▸ **Objective**
Return every line of the data below that includes the string "Blender".

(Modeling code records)
>> Start

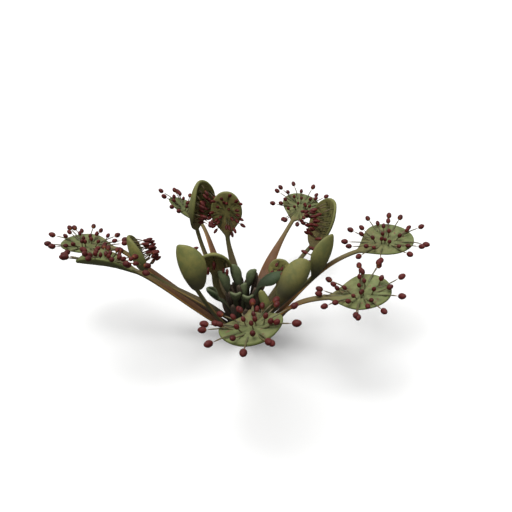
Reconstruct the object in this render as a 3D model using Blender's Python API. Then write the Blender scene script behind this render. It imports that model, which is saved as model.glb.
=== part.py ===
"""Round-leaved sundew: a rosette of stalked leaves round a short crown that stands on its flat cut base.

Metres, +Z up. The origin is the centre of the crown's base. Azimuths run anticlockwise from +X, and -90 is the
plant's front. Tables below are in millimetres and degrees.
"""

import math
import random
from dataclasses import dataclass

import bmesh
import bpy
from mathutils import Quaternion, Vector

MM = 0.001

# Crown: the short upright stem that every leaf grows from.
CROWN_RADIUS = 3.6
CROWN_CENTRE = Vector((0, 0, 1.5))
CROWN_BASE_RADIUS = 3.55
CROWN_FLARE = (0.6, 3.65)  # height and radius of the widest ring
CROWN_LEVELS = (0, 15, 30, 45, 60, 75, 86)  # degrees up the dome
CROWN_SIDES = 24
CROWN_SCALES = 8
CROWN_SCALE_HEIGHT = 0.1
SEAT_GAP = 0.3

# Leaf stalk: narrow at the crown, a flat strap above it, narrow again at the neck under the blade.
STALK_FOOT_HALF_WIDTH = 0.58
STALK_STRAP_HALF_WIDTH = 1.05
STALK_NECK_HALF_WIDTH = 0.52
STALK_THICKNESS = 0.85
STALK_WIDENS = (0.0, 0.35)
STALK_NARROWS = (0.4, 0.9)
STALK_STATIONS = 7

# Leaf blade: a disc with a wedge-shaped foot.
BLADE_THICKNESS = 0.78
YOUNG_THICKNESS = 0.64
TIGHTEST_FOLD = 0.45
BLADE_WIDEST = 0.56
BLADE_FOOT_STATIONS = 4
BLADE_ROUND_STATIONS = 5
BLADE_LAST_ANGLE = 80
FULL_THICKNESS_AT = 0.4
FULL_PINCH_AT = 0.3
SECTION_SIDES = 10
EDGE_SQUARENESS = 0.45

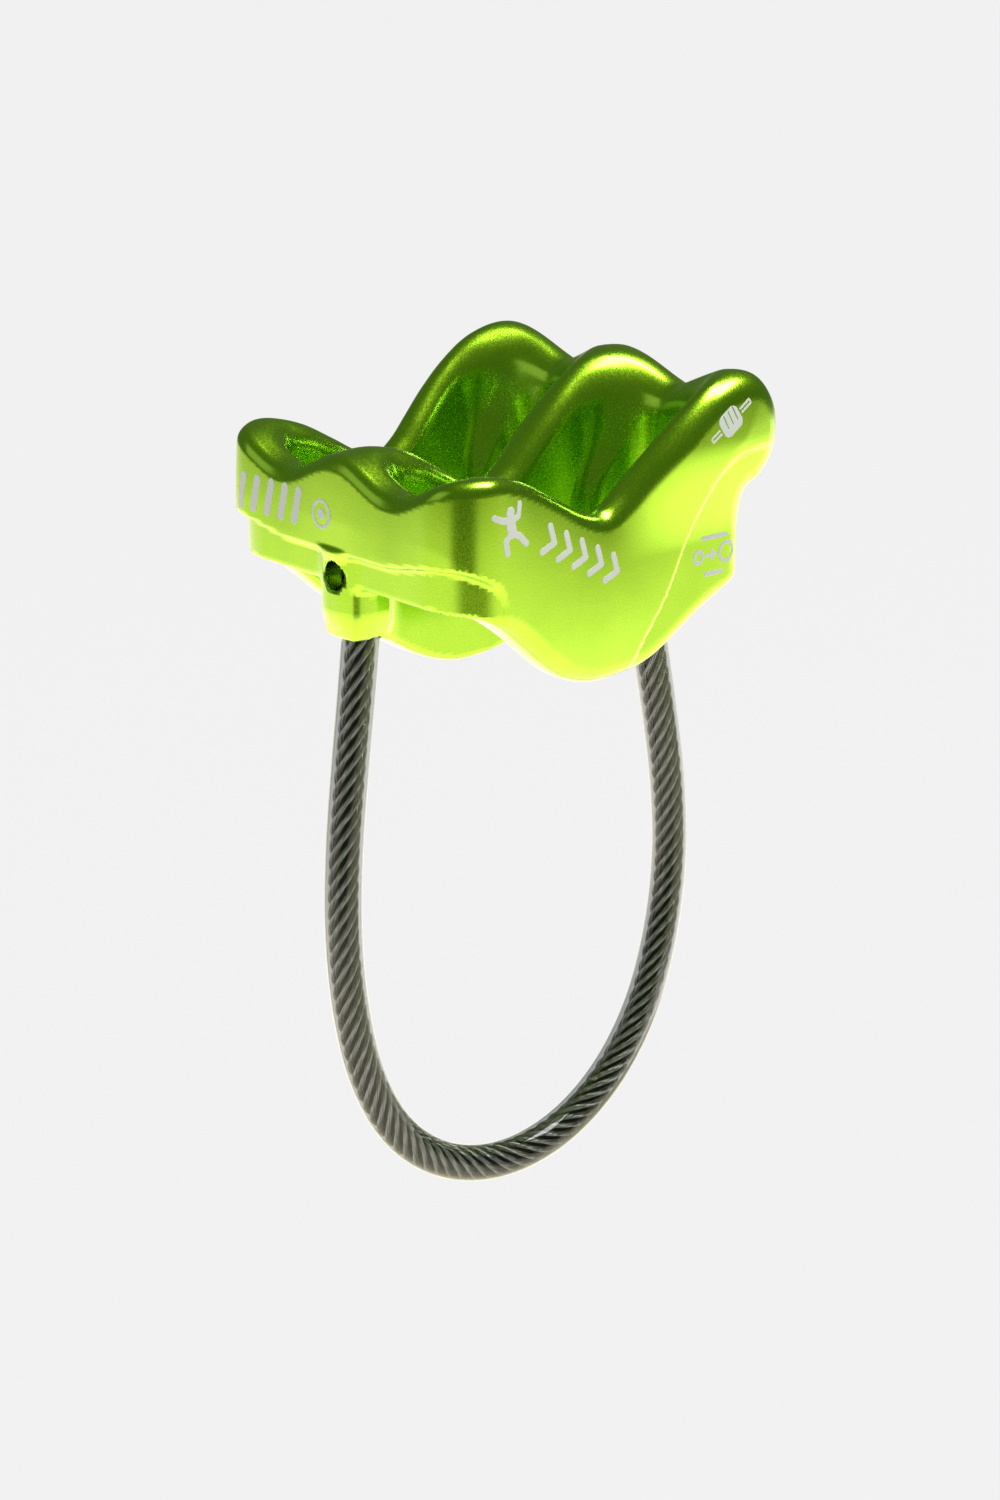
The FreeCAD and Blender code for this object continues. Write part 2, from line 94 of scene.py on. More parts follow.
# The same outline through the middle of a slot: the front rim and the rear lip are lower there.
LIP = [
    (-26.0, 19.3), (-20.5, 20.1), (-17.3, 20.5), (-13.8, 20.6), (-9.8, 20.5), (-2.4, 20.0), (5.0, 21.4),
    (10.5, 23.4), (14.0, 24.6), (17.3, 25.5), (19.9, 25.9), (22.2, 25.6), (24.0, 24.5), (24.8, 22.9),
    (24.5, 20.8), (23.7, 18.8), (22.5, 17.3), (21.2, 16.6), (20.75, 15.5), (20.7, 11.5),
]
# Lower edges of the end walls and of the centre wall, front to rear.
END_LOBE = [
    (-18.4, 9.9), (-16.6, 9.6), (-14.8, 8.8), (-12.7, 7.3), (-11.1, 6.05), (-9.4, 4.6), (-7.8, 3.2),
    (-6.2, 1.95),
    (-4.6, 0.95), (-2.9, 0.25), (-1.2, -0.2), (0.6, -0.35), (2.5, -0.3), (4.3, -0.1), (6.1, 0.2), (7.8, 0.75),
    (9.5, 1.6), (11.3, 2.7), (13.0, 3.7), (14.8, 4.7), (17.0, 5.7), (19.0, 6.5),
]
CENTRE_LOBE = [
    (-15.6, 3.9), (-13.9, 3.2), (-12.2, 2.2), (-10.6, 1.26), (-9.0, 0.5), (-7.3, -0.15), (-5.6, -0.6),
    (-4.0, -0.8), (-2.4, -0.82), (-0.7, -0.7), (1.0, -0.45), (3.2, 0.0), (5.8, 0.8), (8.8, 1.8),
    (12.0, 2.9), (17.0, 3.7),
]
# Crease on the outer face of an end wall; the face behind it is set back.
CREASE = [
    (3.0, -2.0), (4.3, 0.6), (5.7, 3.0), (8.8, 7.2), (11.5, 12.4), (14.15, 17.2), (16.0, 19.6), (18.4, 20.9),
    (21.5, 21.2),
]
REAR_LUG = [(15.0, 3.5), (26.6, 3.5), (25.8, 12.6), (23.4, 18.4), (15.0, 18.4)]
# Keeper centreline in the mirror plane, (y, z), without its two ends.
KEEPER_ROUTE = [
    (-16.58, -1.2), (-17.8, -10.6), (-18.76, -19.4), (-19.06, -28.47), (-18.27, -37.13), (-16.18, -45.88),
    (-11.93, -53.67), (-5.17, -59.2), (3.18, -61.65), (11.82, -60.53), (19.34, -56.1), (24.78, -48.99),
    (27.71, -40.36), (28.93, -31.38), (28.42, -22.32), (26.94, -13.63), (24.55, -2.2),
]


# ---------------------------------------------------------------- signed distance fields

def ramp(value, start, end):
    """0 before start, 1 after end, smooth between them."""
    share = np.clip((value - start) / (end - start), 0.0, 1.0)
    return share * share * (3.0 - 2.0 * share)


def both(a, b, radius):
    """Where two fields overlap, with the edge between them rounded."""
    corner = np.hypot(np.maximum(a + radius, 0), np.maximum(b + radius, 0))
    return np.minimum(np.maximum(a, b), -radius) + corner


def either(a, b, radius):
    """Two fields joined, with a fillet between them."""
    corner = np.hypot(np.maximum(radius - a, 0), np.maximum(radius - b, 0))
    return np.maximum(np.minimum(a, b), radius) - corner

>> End
>> Start

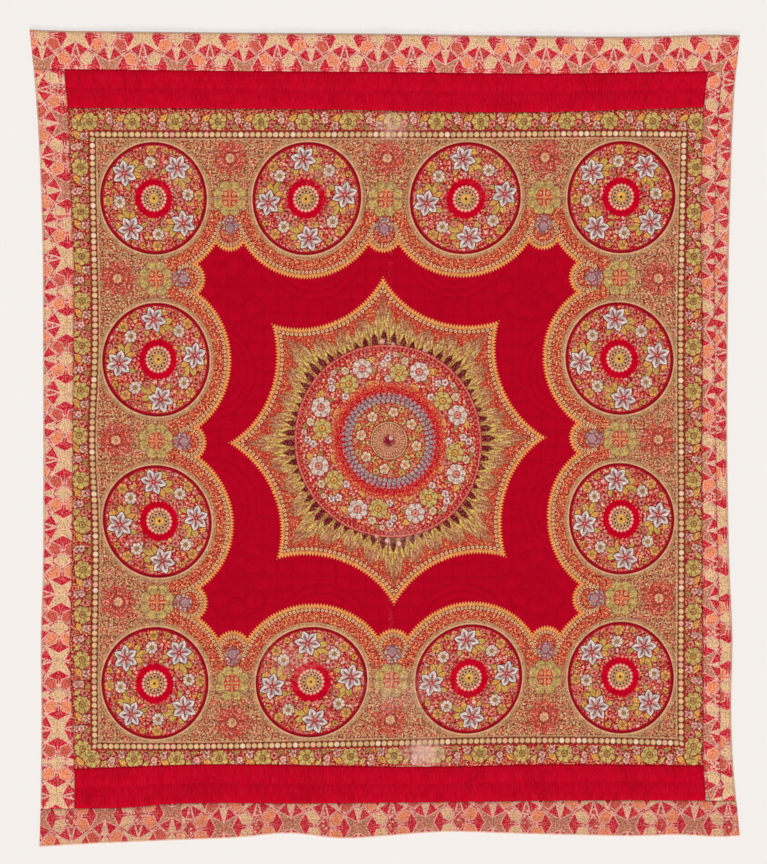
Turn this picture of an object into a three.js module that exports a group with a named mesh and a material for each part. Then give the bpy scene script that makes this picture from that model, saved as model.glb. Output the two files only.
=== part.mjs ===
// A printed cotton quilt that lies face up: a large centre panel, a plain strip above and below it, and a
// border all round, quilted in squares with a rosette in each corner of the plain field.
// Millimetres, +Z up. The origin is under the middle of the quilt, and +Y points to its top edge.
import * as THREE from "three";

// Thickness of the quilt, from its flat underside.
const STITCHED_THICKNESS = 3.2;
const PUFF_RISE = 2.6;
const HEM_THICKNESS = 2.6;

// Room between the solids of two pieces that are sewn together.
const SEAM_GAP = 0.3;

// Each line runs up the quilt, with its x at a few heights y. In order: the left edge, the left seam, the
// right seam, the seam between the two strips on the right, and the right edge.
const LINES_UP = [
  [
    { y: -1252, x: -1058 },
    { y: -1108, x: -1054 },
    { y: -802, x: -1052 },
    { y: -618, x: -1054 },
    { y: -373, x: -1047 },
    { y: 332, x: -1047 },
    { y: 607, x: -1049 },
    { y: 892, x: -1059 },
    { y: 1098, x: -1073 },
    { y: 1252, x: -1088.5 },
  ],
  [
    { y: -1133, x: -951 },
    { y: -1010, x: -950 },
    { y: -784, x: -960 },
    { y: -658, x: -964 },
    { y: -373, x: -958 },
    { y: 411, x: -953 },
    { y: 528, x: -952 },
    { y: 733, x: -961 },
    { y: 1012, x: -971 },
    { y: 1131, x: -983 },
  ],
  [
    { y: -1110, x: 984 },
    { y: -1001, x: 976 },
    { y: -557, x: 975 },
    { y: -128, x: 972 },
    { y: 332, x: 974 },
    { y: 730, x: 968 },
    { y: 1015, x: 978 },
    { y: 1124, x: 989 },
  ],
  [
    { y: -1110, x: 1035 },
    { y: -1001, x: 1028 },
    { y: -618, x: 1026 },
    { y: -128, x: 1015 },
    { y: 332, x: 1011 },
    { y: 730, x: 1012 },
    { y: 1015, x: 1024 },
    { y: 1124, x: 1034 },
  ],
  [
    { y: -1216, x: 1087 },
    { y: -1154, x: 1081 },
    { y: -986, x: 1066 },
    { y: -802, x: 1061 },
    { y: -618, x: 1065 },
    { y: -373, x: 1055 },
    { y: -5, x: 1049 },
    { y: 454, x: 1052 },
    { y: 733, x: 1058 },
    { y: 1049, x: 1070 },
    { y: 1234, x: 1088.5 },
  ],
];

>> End

▸ **Answer to the problem**
Reconstruct the object in this render as a 3D model using Blender's Python API. Then write the Blender scene script behind this render. It imports that model, which is saved as model.glb.
The FreeCAD and Blender code for this object continues. Write part 2, from line 94 of scene.py on. More parts follow.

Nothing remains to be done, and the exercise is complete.